Your instructions:
Find the lines holding "else" and copy them.
--- start ---
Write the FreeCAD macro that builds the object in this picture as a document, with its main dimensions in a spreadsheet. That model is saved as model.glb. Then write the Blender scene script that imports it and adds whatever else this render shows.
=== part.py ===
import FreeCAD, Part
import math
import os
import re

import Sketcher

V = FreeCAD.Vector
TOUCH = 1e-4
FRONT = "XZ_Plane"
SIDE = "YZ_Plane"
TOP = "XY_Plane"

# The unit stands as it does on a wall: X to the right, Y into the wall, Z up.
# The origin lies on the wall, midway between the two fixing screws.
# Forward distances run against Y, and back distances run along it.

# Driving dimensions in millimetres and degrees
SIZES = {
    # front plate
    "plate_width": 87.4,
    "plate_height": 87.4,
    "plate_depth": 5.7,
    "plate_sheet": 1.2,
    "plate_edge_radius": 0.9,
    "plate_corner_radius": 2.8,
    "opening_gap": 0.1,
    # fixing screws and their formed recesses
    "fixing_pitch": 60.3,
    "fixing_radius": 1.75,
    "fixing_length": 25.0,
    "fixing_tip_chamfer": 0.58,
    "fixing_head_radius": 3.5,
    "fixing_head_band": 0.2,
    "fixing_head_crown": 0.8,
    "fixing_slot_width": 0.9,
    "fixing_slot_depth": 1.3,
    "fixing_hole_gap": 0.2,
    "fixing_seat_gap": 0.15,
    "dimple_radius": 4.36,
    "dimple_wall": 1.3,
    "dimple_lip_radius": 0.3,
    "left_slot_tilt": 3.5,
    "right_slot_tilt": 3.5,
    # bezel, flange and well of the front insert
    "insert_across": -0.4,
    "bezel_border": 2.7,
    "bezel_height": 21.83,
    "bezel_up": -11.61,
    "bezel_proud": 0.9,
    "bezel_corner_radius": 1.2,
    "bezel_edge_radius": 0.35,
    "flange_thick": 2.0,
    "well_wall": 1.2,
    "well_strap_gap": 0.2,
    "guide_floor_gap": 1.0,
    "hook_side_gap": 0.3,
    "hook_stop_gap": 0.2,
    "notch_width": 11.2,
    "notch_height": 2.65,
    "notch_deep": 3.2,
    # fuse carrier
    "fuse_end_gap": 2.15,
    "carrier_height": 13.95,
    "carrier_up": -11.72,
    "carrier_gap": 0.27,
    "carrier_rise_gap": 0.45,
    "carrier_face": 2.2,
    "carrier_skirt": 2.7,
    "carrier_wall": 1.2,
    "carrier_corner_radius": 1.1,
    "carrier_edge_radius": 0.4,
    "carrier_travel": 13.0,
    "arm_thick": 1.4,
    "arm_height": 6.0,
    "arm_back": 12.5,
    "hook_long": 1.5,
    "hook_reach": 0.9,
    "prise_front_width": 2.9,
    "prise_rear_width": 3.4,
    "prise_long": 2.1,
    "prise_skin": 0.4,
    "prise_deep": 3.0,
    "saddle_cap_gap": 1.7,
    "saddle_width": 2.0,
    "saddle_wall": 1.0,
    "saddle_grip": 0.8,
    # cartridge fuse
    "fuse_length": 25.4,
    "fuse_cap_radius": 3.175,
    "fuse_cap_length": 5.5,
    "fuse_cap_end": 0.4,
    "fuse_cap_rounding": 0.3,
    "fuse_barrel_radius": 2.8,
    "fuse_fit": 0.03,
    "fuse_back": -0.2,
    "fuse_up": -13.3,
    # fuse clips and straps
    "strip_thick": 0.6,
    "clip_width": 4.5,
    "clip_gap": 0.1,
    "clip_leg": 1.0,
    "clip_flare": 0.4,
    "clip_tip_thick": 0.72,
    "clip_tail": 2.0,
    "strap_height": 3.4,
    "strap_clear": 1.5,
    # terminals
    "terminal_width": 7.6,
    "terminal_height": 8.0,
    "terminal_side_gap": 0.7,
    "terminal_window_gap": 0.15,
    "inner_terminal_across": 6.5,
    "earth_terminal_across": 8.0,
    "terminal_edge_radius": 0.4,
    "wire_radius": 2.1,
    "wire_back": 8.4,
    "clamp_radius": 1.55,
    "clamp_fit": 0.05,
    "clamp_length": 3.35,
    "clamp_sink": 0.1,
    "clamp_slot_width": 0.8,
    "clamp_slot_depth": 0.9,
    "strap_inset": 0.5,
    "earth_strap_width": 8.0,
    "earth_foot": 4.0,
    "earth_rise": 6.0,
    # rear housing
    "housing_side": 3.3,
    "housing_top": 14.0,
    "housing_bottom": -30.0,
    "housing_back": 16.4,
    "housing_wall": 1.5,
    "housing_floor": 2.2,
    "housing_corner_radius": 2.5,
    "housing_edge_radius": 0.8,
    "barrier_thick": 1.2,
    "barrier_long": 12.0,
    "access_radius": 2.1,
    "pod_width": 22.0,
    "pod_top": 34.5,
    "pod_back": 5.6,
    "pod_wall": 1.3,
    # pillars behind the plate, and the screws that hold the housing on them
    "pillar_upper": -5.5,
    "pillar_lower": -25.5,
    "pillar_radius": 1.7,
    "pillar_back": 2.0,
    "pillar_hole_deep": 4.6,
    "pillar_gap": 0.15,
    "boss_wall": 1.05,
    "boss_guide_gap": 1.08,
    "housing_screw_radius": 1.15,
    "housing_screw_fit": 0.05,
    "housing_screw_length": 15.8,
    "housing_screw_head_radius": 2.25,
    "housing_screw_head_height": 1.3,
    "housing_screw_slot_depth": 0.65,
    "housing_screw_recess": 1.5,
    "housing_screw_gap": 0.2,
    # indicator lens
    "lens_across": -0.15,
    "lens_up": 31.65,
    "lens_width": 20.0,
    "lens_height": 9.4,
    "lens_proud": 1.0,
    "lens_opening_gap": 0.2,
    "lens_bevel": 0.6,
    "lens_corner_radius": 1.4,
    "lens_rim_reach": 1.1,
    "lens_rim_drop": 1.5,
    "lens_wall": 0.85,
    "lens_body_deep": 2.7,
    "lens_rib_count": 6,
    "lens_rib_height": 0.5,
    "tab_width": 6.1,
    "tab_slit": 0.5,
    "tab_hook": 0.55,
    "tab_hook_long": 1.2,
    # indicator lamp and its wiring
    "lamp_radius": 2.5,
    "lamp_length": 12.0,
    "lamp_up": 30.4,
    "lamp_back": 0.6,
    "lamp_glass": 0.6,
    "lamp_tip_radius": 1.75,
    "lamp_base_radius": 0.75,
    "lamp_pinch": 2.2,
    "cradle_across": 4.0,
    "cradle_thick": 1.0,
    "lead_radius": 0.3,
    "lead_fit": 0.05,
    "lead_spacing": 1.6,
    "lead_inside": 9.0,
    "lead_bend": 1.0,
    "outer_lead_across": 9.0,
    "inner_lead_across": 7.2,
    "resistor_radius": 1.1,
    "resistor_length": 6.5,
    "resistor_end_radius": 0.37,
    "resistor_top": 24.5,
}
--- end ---
--- start ---
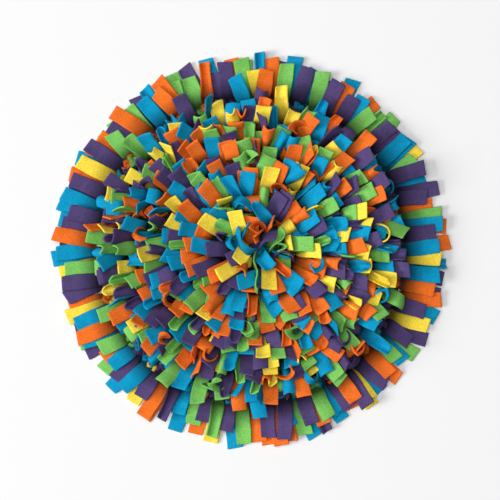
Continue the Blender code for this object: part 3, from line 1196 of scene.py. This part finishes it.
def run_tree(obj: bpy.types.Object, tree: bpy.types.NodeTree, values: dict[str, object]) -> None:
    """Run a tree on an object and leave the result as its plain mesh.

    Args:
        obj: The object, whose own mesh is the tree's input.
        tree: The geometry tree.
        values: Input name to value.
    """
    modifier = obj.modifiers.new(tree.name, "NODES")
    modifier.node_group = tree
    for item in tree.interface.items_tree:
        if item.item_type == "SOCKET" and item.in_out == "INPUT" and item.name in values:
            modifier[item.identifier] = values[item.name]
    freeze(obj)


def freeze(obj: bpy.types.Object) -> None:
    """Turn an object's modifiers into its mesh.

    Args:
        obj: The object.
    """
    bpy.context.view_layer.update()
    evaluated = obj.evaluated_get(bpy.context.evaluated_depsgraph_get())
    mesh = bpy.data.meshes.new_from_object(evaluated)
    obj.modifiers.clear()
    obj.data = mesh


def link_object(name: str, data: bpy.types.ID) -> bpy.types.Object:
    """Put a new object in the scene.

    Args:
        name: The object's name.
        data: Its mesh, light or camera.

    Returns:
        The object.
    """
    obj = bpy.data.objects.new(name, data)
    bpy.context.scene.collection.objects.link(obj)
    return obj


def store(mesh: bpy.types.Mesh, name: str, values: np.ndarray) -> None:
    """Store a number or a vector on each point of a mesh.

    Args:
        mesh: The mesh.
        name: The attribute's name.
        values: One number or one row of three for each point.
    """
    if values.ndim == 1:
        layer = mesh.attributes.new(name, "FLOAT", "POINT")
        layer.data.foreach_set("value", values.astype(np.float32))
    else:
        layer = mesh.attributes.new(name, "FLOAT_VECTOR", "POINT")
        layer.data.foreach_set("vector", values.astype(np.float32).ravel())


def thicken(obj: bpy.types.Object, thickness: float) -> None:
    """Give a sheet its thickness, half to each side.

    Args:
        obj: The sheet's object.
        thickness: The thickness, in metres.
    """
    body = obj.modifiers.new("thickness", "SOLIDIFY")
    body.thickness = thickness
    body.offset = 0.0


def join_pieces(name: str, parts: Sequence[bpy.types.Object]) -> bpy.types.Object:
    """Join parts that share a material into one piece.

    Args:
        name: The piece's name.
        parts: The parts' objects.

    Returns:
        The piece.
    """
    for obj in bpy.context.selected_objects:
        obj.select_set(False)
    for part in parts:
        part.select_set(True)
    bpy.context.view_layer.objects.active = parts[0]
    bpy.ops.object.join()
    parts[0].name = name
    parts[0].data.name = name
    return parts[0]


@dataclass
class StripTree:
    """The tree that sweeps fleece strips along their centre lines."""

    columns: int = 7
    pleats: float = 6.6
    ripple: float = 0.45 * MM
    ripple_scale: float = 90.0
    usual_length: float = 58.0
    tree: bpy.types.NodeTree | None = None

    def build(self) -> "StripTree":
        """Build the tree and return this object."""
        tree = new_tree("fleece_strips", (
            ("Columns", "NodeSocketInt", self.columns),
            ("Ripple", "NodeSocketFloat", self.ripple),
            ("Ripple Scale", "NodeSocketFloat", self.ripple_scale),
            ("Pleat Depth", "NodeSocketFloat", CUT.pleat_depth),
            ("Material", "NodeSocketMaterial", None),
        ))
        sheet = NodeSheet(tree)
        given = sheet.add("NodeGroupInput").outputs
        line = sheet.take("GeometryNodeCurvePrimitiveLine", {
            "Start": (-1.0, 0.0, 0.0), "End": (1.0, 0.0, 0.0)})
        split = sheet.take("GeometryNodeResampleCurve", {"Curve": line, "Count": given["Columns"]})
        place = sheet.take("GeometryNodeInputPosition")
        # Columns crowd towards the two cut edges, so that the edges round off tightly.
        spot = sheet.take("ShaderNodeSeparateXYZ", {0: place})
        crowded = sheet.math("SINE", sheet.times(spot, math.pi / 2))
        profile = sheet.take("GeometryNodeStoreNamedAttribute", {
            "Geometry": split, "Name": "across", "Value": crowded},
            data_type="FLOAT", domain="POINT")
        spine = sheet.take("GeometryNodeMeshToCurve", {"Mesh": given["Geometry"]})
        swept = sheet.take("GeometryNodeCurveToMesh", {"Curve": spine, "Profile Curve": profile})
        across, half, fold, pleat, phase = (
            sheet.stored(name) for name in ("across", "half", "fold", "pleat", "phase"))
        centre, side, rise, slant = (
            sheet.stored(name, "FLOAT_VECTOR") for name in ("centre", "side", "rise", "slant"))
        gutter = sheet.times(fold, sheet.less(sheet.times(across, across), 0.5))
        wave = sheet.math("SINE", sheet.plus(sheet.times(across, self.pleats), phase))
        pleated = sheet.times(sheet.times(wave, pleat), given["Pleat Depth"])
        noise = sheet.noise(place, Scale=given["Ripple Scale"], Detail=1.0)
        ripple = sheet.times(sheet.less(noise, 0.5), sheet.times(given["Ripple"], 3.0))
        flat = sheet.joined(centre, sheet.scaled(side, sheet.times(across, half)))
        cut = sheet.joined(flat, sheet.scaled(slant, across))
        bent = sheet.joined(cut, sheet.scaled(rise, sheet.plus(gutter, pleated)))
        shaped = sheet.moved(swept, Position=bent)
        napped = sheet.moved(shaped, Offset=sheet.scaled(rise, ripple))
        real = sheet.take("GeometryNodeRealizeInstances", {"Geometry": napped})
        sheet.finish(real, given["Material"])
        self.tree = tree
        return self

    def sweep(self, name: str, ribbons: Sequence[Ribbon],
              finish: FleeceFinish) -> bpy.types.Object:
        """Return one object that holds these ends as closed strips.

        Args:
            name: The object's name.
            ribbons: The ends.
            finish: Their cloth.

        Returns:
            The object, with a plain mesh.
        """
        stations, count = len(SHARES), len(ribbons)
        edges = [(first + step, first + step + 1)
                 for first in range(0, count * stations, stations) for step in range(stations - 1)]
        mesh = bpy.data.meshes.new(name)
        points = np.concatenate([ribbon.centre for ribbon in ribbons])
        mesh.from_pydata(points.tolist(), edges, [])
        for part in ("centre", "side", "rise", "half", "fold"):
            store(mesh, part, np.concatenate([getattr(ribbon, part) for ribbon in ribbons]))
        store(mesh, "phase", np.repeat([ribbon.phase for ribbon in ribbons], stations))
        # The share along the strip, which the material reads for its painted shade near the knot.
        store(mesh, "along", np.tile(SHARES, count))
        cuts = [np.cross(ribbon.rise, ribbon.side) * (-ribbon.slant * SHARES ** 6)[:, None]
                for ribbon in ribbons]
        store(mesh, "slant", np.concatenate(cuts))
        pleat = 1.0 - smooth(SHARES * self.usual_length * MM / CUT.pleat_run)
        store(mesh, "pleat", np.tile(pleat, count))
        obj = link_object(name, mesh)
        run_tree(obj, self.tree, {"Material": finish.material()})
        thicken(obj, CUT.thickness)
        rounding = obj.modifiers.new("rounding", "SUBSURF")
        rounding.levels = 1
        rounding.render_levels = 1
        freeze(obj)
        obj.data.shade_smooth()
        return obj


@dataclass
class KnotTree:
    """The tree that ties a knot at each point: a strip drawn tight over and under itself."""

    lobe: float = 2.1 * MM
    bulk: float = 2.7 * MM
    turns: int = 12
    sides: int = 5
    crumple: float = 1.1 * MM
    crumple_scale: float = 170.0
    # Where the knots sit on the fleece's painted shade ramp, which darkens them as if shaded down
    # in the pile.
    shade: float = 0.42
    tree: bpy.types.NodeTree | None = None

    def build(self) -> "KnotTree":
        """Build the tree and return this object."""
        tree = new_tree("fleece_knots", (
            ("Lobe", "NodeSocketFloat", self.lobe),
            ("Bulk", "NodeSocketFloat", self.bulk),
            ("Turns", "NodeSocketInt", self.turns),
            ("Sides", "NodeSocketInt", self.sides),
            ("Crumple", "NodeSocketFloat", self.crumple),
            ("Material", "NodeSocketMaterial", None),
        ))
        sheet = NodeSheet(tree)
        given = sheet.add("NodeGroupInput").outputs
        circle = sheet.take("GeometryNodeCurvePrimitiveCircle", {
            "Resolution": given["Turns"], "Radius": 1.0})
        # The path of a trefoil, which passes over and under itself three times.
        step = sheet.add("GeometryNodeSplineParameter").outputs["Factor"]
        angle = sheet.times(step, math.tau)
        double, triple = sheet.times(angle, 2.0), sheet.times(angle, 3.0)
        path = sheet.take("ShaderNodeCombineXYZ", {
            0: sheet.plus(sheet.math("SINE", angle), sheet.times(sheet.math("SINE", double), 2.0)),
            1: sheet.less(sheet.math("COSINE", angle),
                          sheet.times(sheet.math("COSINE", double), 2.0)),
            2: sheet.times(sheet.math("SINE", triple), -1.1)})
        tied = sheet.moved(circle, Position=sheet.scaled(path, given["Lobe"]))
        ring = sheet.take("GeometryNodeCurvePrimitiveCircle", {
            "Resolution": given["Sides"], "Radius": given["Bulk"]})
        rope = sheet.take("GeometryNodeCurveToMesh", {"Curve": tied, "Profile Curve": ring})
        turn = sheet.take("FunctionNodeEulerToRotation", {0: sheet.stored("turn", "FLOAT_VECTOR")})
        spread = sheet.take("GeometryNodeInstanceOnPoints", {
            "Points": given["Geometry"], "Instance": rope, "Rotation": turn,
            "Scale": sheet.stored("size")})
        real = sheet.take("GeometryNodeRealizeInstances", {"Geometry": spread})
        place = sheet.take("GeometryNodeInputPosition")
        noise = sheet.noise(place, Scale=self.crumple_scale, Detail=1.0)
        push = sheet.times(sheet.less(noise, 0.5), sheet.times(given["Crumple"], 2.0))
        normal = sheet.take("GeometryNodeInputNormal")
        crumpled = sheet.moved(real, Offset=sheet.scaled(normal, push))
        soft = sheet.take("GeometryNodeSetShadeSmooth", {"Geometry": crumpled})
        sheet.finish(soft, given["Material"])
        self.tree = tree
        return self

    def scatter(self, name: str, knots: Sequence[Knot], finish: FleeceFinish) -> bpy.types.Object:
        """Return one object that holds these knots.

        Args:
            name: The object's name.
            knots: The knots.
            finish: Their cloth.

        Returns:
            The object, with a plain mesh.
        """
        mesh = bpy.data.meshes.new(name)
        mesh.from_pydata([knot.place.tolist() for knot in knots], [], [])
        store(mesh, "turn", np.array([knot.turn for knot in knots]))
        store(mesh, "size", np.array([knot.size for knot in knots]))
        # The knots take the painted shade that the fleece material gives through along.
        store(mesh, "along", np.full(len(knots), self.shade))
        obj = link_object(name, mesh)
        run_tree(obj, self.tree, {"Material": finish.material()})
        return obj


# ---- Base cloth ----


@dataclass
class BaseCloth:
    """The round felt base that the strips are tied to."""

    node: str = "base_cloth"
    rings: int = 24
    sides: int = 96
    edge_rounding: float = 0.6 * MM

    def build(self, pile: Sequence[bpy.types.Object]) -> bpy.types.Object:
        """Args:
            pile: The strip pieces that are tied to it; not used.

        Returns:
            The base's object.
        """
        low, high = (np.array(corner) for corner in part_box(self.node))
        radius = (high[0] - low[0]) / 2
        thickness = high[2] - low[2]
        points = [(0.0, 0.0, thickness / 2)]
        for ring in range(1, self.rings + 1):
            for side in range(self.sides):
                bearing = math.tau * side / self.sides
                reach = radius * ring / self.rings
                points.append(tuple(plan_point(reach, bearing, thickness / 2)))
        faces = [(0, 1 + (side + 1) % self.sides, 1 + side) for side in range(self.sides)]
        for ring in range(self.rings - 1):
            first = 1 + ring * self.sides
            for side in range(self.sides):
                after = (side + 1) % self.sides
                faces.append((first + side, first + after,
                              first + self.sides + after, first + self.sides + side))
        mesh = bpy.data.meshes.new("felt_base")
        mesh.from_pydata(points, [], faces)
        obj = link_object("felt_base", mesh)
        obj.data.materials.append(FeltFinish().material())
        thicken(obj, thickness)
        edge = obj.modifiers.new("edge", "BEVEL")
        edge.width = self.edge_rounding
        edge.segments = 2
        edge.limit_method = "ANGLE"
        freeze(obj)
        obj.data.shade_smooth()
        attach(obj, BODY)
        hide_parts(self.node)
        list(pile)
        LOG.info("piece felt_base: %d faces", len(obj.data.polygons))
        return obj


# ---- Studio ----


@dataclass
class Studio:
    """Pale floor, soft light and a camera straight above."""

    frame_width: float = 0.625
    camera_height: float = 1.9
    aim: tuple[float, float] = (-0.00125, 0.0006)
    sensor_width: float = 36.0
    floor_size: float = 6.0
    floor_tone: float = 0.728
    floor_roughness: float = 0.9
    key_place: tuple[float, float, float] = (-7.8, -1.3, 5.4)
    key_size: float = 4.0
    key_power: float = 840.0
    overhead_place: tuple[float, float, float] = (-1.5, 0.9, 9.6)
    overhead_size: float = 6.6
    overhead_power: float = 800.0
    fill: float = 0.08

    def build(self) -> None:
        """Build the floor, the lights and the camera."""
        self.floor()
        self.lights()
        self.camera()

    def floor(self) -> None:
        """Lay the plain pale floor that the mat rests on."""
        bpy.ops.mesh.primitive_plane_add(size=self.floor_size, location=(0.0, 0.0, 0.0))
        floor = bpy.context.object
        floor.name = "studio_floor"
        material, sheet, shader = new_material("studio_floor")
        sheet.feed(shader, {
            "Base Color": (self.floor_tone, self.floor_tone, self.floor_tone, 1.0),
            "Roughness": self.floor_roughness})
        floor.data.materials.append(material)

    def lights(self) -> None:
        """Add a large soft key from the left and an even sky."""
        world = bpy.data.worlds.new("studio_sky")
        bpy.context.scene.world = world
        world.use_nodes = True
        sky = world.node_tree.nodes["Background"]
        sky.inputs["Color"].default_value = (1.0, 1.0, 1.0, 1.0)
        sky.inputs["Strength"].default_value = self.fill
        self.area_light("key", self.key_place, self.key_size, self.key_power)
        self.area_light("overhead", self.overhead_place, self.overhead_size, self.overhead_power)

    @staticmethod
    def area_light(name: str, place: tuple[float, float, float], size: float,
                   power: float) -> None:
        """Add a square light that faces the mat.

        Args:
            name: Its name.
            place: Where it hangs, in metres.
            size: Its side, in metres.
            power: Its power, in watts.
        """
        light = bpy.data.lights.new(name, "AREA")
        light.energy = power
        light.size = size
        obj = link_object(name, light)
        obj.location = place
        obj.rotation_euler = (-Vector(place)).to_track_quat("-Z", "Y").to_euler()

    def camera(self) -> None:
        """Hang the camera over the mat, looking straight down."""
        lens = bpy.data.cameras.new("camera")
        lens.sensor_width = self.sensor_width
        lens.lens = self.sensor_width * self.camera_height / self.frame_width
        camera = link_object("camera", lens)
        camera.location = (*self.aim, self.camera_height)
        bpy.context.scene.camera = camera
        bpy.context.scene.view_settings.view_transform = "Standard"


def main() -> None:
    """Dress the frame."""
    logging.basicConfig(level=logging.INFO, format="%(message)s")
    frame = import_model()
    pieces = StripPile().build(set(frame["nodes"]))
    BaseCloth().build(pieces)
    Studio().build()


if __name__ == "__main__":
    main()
--- end ---
Exercise answer:
Write the FreeCAD macro that builds the object in this picture as a document, with its main dimensions in a spreadsheet. That model is saved as model.glb. Then write the Blender scene script that imports it and adds whatever else this render shows.
    else:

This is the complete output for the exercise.